Increasing flexibility without lowering standards

A modern licensure system must also acknowledge the realities candidates face. Many future teachers balance work and family responsibilities, enter the profession through non-traditional pathways or bring years of experience as paraprofessionals. A licensure system that ignores these realities risks excluding talented individuals who would make excellent teachers. 

The Praxis program is already moving in this direction by expanding candidate friendly innovations while preserving the rigor states expect. Our Praxis Steps exam offers modular assessment options so candidates can take one subject area at a time, rather than an entire assessment at once with built-in progress indicators and targeted supports.  

Practice opportunities are also becoming more authentic, with AI-powered teaching simulations soon to be integrated into Praxis assessments. These tools will allow candidates to rehearse key instructional decisions and receive targeted feedback before ever entering a classroom.
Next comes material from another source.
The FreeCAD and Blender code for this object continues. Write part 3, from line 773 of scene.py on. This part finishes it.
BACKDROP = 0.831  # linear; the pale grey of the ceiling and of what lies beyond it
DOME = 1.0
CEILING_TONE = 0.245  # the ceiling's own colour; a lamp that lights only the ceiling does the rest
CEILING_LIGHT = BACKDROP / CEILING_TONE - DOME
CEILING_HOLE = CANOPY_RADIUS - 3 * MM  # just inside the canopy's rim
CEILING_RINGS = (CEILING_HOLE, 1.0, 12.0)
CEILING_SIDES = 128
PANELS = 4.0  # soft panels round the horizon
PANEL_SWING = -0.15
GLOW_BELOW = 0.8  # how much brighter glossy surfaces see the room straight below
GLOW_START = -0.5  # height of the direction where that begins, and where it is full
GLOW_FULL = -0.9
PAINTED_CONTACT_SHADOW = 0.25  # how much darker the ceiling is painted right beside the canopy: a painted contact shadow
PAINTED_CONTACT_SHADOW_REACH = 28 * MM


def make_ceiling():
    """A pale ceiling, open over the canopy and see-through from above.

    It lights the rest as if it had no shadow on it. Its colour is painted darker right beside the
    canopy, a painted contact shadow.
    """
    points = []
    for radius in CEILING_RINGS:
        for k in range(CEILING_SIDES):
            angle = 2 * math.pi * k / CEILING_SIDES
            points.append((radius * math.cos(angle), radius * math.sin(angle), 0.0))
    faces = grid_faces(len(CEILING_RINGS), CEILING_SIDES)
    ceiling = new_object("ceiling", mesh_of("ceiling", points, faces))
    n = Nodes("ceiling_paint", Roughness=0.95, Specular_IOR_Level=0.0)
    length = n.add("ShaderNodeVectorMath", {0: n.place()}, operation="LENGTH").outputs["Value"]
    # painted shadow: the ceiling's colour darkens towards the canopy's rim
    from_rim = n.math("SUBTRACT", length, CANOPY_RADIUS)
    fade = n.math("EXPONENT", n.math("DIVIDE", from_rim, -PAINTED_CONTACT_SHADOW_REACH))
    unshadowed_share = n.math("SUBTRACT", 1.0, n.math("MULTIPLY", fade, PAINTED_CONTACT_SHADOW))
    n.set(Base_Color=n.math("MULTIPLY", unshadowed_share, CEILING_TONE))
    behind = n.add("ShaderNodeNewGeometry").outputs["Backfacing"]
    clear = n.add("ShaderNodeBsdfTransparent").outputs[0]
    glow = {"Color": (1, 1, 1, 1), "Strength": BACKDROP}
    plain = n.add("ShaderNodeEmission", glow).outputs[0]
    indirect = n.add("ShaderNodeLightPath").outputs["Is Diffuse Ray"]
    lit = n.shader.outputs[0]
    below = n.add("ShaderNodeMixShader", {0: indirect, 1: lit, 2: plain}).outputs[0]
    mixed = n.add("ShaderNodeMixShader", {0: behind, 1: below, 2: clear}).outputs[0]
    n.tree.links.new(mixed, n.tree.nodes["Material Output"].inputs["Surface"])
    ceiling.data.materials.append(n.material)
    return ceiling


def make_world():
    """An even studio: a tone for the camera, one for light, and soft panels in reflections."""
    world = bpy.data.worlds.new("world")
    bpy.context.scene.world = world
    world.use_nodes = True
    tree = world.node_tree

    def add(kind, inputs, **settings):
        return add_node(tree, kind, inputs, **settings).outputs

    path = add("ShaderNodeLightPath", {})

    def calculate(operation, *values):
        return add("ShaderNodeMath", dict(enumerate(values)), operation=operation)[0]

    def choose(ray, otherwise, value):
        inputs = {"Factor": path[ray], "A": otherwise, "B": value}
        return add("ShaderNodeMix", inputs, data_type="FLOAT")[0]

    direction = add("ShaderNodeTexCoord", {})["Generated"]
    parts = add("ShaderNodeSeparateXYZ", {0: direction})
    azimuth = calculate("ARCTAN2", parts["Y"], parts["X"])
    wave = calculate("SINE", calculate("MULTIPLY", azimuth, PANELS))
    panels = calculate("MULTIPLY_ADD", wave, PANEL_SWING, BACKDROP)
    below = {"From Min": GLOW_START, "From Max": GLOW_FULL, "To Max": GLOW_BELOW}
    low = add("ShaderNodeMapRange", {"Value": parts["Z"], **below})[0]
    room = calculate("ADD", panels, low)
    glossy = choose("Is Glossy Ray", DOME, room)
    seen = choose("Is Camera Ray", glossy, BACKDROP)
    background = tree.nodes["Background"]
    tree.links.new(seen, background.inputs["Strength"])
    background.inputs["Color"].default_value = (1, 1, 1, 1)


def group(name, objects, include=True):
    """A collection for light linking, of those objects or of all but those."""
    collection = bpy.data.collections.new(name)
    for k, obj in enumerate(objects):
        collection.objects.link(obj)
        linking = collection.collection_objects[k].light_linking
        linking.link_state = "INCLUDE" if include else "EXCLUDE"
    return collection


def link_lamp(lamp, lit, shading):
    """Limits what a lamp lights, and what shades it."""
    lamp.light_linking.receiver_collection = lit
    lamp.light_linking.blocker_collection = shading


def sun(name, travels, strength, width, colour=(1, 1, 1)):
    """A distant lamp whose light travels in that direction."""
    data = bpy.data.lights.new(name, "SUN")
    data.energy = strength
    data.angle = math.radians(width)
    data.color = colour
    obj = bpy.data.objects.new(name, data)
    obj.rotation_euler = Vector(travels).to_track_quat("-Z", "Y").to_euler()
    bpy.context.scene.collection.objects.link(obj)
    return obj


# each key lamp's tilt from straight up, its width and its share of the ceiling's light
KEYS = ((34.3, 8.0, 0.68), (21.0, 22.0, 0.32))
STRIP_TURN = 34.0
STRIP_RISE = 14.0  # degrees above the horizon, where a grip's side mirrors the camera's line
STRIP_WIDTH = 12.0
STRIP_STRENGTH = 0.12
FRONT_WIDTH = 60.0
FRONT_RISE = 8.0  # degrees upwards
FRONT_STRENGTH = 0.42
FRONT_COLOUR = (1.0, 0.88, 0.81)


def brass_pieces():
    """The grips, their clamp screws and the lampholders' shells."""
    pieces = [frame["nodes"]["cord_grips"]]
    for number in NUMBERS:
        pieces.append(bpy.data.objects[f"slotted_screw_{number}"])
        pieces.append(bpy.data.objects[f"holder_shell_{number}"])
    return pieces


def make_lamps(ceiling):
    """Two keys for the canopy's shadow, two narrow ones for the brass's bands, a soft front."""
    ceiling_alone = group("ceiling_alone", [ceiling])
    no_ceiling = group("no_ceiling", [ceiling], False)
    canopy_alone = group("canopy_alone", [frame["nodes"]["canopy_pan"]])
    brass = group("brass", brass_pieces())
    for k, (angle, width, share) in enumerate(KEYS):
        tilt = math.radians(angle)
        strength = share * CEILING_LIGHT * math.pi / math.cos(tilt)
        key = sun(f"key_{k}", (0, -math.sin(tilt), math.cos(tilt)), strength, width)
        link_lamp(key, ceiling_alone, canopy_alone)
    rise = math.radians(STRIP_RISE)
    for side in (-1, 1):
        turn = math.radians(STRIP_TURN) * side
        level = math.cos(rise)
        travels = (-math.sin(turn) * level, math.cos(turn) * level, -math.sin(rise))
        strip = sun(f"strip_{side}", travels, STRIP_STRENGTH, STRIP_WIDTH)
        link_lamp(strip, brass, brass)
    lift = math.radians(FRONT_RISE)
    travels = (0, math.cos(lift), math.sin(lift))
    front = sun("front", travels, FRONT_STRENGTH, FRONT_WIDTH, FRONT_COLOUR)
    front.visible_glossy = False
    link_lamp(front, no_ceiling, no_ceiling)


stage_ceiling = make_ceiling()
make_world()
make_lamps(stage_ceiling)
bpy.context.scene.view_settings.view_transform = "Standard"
Strengthening the profession while expanding the pipeline

Amid today’s teacher shortage and declining enrollment in educator preparation programs, it may be tempting to rethink entry requirements. But dropping licensure is not the solution. A strong licensure system strengthens the educator pipeline, protects instructional quality and helps more candidates enter classrooms ready to help students thrive. 

States and partners across the ecosystem should instead work collectively to improve preparation quality and support candidates throughout the licensure journey. We must use data more effectively to understand where candidates struggle, strengthen connections between preparation and assessment and expand access to structured practice opportunities that build professional readiness. 

Teacher licensure remains one of the most important commitments we make to students and parents. When we get it right, we open doors for new teachers, reinforce the credibility of the profession, and ensure every learner is taught by someone who is truly prepared for the work.